▶ _Instructions to follow_
Only one span of the listing below is wanted: the lines from the one with "Recreate this object" through the one with "import Sketcher", reproduced exactly, both ends kept.

──────── Dataset rows ────────

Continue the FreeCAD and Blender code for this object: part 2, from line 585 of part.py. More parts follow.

────────
──────── Dataset rows ────────

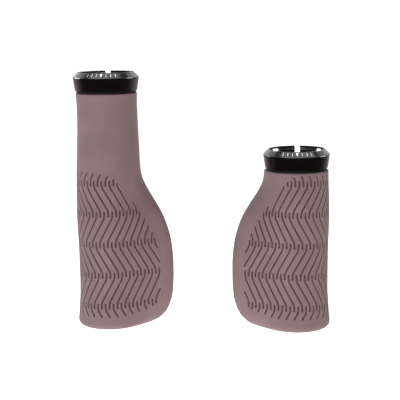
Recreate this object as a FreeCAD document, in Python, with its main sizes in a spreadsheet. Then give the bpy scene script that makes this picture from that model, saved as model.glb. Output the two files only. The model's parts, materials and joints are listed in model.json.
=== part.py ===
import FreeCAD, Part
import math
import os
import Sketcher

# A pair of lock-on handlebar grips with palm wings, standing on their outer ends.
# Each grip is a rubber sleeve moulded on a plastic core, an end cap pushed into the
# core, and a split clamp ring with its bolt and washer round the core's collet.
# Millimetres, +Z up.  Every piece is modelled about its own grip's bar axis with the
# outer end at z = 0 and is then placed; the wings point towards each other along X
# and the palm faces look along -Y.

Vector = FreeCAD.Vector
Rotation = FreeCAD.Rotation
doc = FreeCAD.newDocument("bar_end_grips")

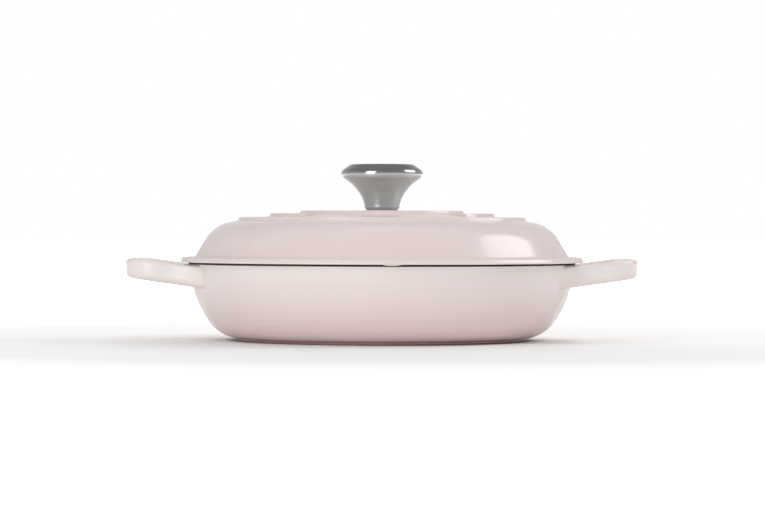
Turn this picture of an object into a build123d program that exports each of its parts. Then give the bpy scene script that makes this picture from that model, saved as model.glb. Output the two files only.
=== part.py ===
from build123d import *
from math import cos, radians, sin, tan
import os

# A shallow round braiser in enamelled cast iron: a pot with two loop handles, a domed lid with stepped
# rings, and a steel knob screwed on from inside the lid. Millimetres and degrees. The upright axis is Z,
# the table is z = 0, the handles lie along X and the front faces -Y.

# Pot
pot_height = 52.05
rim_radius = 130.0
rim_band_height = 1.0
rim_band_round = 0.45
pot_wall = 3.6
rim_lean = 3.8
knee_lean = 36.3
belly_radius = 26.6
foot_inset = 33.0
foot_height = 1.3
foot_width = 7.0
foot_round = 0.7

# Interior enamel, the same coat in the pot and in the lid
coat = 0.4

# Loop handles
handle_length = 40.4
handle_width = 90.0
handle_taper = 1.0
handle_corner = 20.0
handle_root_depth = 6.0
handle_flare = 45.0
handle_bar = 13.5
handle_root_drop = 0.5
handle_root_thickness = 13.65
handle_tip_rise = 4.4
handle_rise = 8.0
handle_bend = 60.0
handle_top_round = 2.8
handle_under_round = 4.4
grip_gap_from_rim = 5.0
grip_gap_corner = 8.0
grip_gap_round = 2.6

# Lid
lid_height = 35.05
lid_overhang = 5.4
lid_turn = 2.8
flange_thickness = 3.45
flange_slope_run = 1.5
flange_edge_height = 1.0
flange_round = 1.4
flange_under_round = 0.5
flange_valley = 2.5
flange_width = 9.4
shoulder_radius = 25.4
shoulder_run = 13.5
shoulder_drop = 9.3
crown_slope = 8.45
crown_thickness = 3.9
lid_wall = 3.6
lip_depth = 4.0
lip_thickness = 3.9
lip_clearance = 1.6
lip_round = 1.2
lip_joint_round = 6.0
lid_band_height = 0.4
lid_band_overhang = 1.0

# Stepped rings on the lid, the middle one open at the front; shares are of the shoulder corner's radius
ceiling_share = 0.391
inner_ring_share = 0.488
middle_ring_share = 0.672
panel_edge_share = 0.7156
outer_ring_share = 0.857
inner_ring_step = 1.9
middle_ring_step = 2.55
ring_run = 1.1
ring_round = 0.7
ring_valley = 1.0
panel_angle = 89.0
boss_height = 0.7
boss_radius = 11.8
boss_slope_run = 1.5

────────
──────── Dataset rows ────────

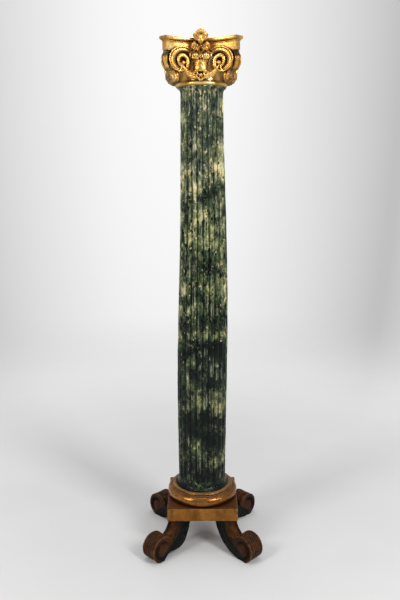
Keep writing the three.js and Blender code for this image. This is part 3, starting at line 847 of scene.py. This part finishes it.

────────

▶ _Exercise answer_
Recreate this object as a FreeCAD document, in Python, with its main sizes in a spreadsheet. Then give the bpy scene script that makes this picture from that model, saved as model.glb. Output the two files only. The model's parts, materials and joints are listed in model.json.
=== part.py ===
import FreeCAD, Part
import math
import os
import Sketcher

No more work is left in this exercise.